* WRITTEN EXERCISE
Copy each line that contains the word "object".

* SUPPLIED MATERIAL
------------------------------

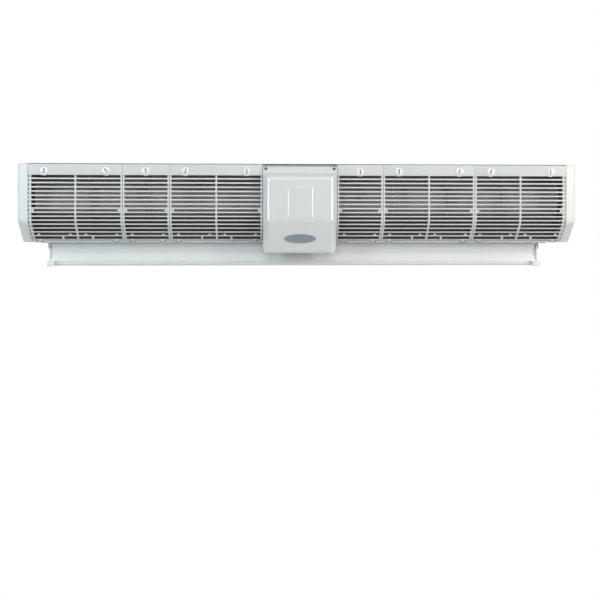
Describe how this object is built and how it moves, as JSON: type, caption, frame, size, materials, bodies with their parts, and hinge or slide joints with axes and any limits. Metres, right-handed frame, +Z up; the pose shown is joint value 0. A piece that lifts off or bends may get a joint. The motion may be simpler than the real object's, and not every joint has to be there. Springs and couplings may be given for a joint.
{
  "type": "air curtain",
  "caption": "Long wall-mounted air curtain: steel casing with a central motor, cross-flow impellers behind tipping grille panels, and a tilting outlet vane.",
  "frame": {"origin": "on the wall face of the mounting plate, at the middle of the casing's length", "axes": "+X along the casing to the right as seen from the room, +Y into the wall, +Z up"},
  "size_m": [1.508, 0.2248, 0.2795],
  "materials": {
    "white_plastic": "off-white moulded ABS, satin gloss",
    "grille_plastic": "off-white moulded plastic, satin",
    "lock_plastic": "near-white moulded plastic",
    "vane_paint": "aluminium, powder coated off-white",
    "painted_steel": "folded steel sheet, powder coated off-white",
    "galvanised_steel": "galvanised sheet with faint spangle",
    "impeller_plastic": "warm grey moulded plastic",
    "motor_paint": "dark grey enamel",
    "cast_alloy": "die-cast alloy",
    "bright_steel": "turned bright steel",
    "dark_screw": "blackened steel",
    "black_rubber": "black rubber",
    "electrical_plastic": "ivory plastic",
    "badge_plastic": "plain blue-grey plastic, blank"
  },
  "bodies": {
    "casing": {"mounting_plate": "galvanised_steel", "chassis": "painted_steel", "lower_rail": "painted_steel", "compartment_floor": "painted_steel", "end_plate_left": "galvanised_steel", "end_plate_right": "galvanised_steel", "end_cap_left": "white_plastic", "end_cap_right": "white_plastic", "bulkhead_left": "galvanised_steel", "bulkhead_right": "galvanised_steel", "rear_guide_left": "galvanised_steel", "rear_guide_right": "galvanised_steel", "cut_off_left": "galvanised_steel", "cut_off_right": "galvanised_steel", "motor_bracket": "galvanised_steel", "motor_body": "motor_paint", "motor_end_bell_left": "cast_alloy", "motor_end_bell_right": "cast_alloy", "motor_ring_left": "black_rubber", "motor_ring_right": "black_rubber", "bearing_left": "bright_steel", "bearing_right": "bright_steel", "bearing_housing_left": "black_rubber", "bearing_housing_right": "black_rubber", "capacitor": "electrical_plastic", "capacitor_clip": "galvanised_steel", "terminal_block": "electrical_plastic", "cable_grommet": "black_rubber", "centre_cover": "white_plastic", "cover_screw_left": "dark_screw", "cover_screw_right": "dark_screw", "blank_badge": "badge_plastic", "vane_bracket_left": "painted_steel", "vane_bracket_right": "painted_steel", "pivot_pin_left": "bright_steel", "pivot_pin_right": "bright_steel"},
    "fan": {"motor_shaft": "bright_steel", "coupling_left": "bright_steel", "coupling_right": "bright_steel", "impeller_left": "impeller_plastic", "impeller_right": "impeller_plastic"},
    "vane": {"vane_blade": "vane_paint", "vane_end_left": "white_plastic", "vane_end_right": "white_plastic"},
    "panel_1": {"grille_panel_1": "grille_plastic"},
    "panel_2": {"grille_panel_2": "grille_plastic"},
    "panel_3": {"grille_panel_3": "grille_plastic"},
    "panel_4": {"grille_panel_4": "grille_plastic"},
    "panel_5": {"grille_panel_5": "grille_plastic"},
    "panel_6": {"grille_panel_6": "grille_plastic"},
    "lock_1": {"panel_lock_1": "lock_plastic"},
    "lock_2": {"panel_lock_2": "lock_plastic"},
    "lock_3": {"panel_lock_3": "lock_plastic"},
    "lock_4": {"panel_lock_4": "lock_plastic"},
    "lock_5": {"panel_lock_5": "lock_plastic"},
    "lock_6": {"panel_lock_6": "lock_plastic"},
    "lock_7": {"panel_lock_7": "lock_plastic"},
    "lock_8": {"panel_lock_8": "lock_plastic"},
    "lock_9": {"panel_lock_9": "lock_plastic"},
    "lock_10": {"panel_lock_10": "lock_plastic"}
  },
  "joints": [
    {"name": "fan_spin", "type": "hinge", "parent": "casing", "child": "fan", "pos_m": [0, -0.112, 0.012], "axis": [1, 0, 0], "continuous": true},
    {"name": "vane_tilt", "type": "hinge", "parent": "casing", "child": "vane", "pos_m": [0, -0.118, -0.12], "axis": [1, 0, 0], "range_deg": [-25, 15]},
    {"name": "panel_tip_1", "type": "hinge", "parent": "casing", "child": "panel_1", "pos_m": [-0.6, -0.15, -0.1045], "axis": [1, 0, 0], "range_deg": [0, 70]},
    {"name": "panel_tip_2", "type": "hinge", "parent": "casing", "child": "panel_2", "pos_m": [-0.4125, -0.15, -0.1045], "axis": [1, 0, 0], "range_deg": [0, 70]},
    {"name": "panel_tip_3", "type": "hinge", "parent": "casing", "child": "panel_3", "pos_m": [-0.225, -0.15, -0.1045], "axis": [1, 0, 0], "range_deg": [0, 70]},
    {"name": "panel_tip_4", "type": "hinge", "parent": "casing", "child": "panel_4", "pos_m": [0.1625, -0.15, -0.1045], "axis": [1, 0, 0], "range_deg": [0, 70]},
    {"name": "panel_tip_5", "type": "hinge", "parent": "casing", "child": "panel_5", "pos_m": [0.35, -0.15, -0.1045], "axis": [1, 0, 0], "range_deg": [0, 70]},
    {"name": "panel_tip_6", "type": "hinge", "parent": "casing", "child": "panel_6", "pos_m": [0.6, -0.15, -0.1045], "axis": [1, 0, 0], "range_deg": [0, 70]},
    {"name": "lock_turn_1", "type": "hinge", "parent": "panel_1", "child": "lock_1", "pos_m": [-0.682, -0.195, 0.085], "axis": [0, -1, 0], "range_deg": [0, 90]},
    {"name": "lock_turn_2", "type": "hinge", "parent": "panel_1", "child": "lock_2", "pos_m": [-0.518, -0.195, 0.085], "axis": [0, -1, 0], "range_deg": [0, 90]},
    {"name": "lock_turn_3", "type": "hinge", "parent": "panel_2", "child": "lock_3", "pos_m": [-0.4125, -0.195, 0.085], "axis": [0, -1, 0], "range_deg": [0, 90]},
    {"name": "lock_turn_4", "type": "hinge", "parent": "panel_3", "child": "lock_4", "pos_m": [-0.307, -0.195, 0.085], "axis": [0, -1, 0], "range_deg": [0, 90]},
    {"name": "lock_turn_5", "type": "hinge", "parent": "panel_3", "child": "lock_5", "pos_m": [-0.143, -0.195, 0.085], "axis": [0, -1, 0], "range_deg": [0, 90]},
    {"name": "lock_turn_6", "type": "hinge", "parent": "panel_4", "child": "lock_6", "pos_m": [0.1625, -0.195, 0.085], "axis": [0, -1, 0], "range_deg": [0, 90]},
    {"name": "lock_turn_7", "type": "hinge", "parent": "panel_5", "child": "lock_7", "pos_m": [0.268, -0.195, 0.085], "axis": [0, -1, 0], "range_deg": [0, 90]},
    {"name": "lock_turn_8", "type": "hinge", "parent": "panel_5", "child": "lock_8", "pos_m": [0.432, -0.195, 0.085], "axis": [0, -1, 0], "range_deg": [0, 90]},
    {"name": "lock_turn_9", "type": "hinge", "parent": "panel_6", "child": "lock_9", "pos_m": [0.518, -0.195, 0.085], "axis": [0, -1, 0], "range_deg": [0, 90]},
    {"name": "lock_turn_10", "type": "hinge", "parent": "panel_6", "child": "lock_10", "pos_m": [0.682, -0.195, 0.085], "axis": [0, -1, 0], "range_deg": [0, 90]}
  ]
}
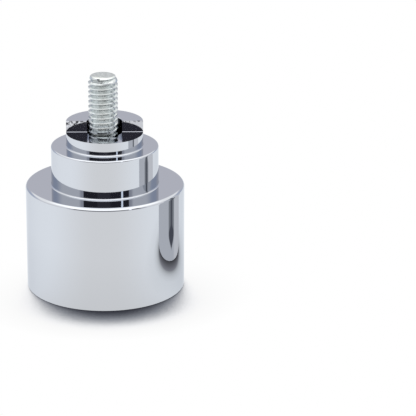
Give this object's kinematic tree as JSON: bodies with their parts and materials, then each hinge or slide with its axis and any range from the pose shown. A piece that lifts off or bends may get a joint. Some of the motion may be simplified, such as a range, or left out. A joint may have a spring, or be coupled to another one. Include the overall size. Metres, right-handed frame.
{
  "type": "bar end weight",
  "caption": "Turned and chrome plated end weight for a motorbike handlebar, with a collar, a half-lap boss and a loose M6 clamping screw.",
  "frame": {"origin": "centre of the outer face, on the axis of the weight", "axes": "+Z along the axis into the handlebar, so the object stands on its outer face; -Y is the side on which the boss is milled down"},
  "size_m": [0.032, 0.032, 0.044],
  "materials": {
    "chrome_plate": "mirror bright chrome plating, with fine milling marks on the lap of the boss",
    "zinc_plate": "bright zinc plating, slightly dull, with dark thread roots"
  },
  "bodies": {
    "root": {"end_weight": "chrome_plate", "clamp_screw": "zinc_plate"}
  },
  "joints": []
}
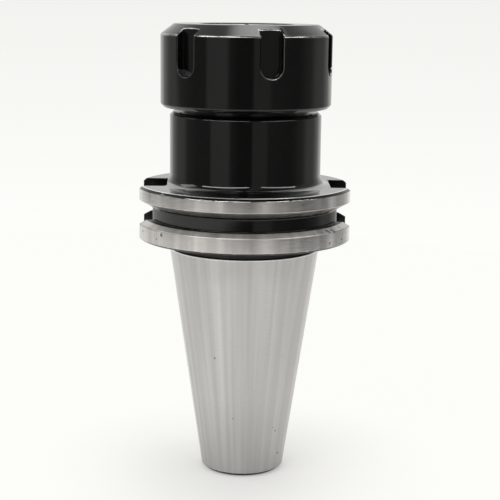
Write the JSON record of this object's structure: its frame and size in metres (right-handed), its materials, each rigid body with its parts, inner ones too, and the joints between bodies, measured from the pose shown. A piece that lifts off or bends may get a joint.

------------------------------

* WORKED SOLUTION
Describe how this object is built and how it moves, as JSON: type, caption, frame, size, materials, bodies with their parts, and hinge or slide joints with axes and any limits. Metres, right-handed frame, +Z up; the pose shown is joint value 0. A piece that lifts off or bends may get a joint. The motion may be simpler than the real object's, and not every joint has to be there. Springs and couplings may be given for a joint.
Give this object's kinematic tree as JSON: bodies with their parts and materials, then each hinge or slide with its axis and any range from the pose shown. A piece that lifts off or bends may get a joint. Some of the motion may be simplified, such as a range, or left out. A joint may have a spring, or be coupled to another one. Include the overall size. Metres, right-handed frame.
  "frame": {"origin": "centre of the outer face, on the axis of the weight", "axes": "+Z along the axis into the handlebar, so the object stands on its outer face; -Y is the side on which the boss is milled down"},
Write the JSON record of this object's structure: its frame and size in metres (right-handed), its materials, each rigid body with its parts, inner ones too, and the joints between bodies, measured from the pose shown. A piece that lifts off or bends may get a joint.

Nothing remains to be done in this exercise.